- **Request**:
Look through the lines below and state how many hold the word "joints". Write only the number.

- **Information given**:

* * * *

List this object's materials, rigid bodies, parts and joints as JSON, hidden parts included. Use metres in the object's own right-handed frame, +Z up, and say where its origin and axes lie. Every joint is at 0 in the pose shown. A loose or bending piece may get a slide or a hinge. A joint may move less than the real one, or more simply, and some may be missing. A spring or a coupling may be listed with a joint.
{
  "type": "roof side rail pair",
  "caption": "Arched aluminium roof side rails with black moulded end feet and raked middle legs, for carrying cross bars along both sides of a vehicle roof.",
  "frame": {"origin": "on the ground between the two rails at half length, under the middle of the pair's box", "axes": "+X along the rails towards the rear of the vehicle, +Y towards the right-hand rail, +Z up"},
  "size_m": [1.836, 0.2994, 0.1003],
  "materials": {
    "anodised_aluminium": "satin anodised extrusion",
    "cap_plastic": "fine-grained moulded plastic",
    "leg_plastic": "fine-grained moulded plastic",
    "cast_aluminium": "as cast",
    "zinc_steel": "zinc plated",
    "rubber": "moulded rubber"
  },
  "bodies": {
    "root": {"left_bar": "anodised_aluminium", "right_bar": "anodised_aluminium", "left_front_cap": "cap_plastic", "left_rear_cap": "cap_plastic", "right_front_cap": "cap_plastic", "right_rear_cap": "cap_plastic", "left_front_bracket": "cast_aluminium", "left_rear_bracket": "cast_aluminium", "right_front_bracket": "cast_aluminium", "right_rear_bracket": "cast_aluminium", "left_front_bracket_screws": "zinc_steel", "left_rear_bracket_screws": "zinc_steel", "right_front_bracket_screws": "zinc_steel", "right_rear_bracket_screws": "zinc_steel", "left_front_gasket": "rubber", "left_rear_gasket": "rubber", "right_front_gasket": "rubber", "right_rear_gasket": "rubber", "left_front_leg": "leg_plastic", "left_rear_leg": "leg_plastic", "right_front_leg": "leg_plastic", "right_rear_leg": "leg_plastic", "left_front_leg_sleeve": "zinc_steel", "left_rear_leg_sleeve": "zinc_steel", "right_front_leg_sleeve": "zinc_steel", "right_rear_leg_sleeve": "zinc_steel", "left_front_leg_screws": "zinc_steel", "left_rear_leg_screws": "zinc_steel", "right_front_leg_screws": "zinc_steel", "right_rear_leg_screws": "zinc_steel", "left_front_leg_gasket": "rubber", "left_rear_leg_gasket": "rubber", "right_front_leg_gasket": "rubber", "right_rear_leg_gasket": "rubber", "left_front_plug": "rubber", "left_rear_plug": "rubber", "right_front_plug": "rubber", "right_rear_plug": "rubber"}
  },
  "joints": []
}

* * * *

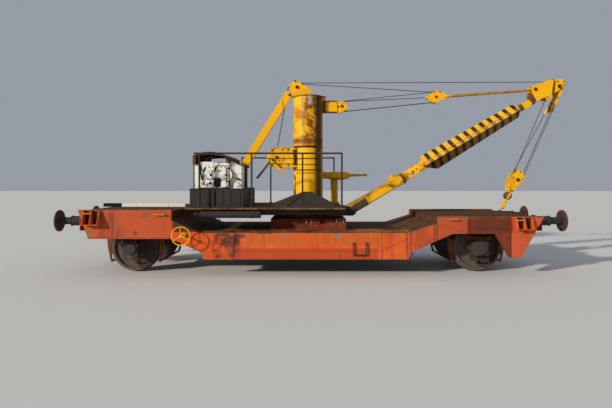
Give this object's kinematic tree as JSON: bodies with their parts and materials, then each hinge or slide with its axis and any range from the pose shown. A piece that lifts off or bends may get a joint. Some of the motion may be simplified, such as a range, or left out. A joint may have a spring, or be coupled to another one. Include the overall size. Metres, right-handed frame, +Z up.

* * * *

- **Output of the task**:
2